> _DATA_
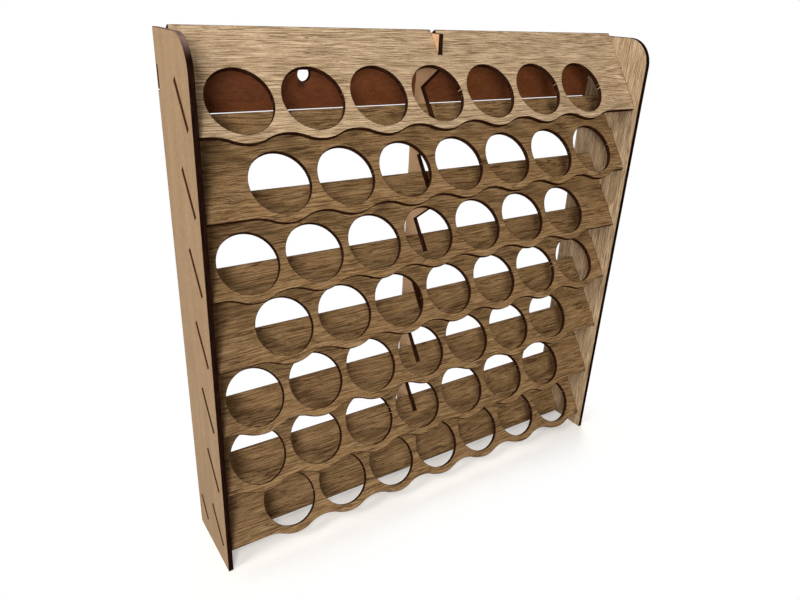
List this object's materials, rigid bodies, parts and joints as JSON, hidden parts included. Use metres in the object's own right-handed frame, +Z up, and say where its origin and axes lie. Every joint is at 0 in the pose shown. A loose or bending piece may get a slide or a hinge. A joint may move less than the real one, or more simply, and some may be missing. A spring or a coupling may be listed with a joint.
{
  "type": "paint rack",
  "caption": "Shallow upright rack of leaning boards with rows of round holes that hold small paint jars, framed by side panels, with keyholes for hanging.",
  "frame": {"origin": "middle of the rack's width and depth, on the surface that it stands on", "axes": "+X to the right seen from the front, the front with the jar holes faces -Y, +Y towards the wall it hangs on, +Z up"},
  "size_m": [0.317, 0.053, 0.3159],
  "materials": {
    "oak_print_board": "3 mm hardboard with a matt oak print on the inner or front face, raw on the other, with dark laser-cut edges",
    "raw_board": "3 mm hardboard with its raw face towards the jars, the oak print on the hidden one and dark laser-cut edges"
  },
  "bodies": {
    "root": {"left_side_panel": "oak_print_board", "right_side_panel": "oak_print_board", "jar_plate_1": "oak_print_board", "jar_plate_2": "oak_print_board", "jar_plate_3": "oak_print_board", "jar_plate_4": "oak_print_board", "jar_plate_5": "oak_print_board", "jar_plate_6": "oak_print_board", "jar_plate_7": "oak_print_board", "centre_divider": "raw_board", "jar_rest_strip": "oak_print_board", "hanging_strip": "raw_board"}
  },
  "joints": []
}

> _EXERCISE OBJECTIVE_
Give an exact repetition of all the material.

> _FINISHED TASK_
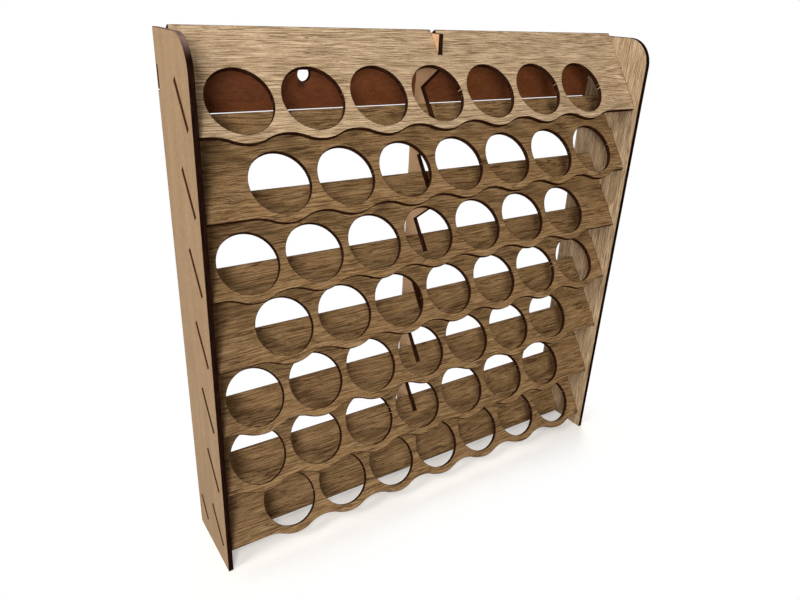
List this object's materials, rigid bodies, parts and joints as JSON, hidden parts included. Use metres in the object's own right-handed frame, +Z up, and say where its origin and axes lie. Every joint is at 0 in the pose shown. A loose or bending piece may get a slide or a hinge. A joint may move less than the real one, or more simply, and some may be missing. A spring or a coupling may be listed with a joint.
{
  "type": "paint rack",
  "caption": "Shallow upright rack of leaning boards with rows of round holes that hold small paint jars, framed by side panels, with keyholes for hanging.",
  "frame": {"origin": "middle of the rack's width and depth, on the surface that it stands on", "axes": "+X to the right seen from the front, the front with the jar holes faces -Y, +Y towards the wall it hangs on, +Z up"},
  "size_m": [0.317, 0.053, 0.3159],
  "materials": {
    "oak_print_board": "3 mm hardboard with a matt oak print on the inner or front face, raw on the other, with dark laser-cut edges",
    "raw_board": "3 mm hardboard with its raw face towards the jars, the oak print on the hidden one and dark laser-cut edges"
  },
  "bodies": {
    "root": {"left_side_panel": "oak_print_board", "right_side_panel": "oak_print_board", "jar_plate_1": "oak_print_board", "jar_plate_2": "oak_print_board", "jar_plate_3": "oak_print_board", "jar_plate_4": "oak_print_board", "jar_plate_5": "oak_print_board", "jar_plate_6": "oak_print_board", "jar_plate_7": "oak_print_board", "centre_divider": "raw_board", "jar_rest_strip": "oak_print_board", "hanging_strip": "raw_board"}
  },
  "joints": []
}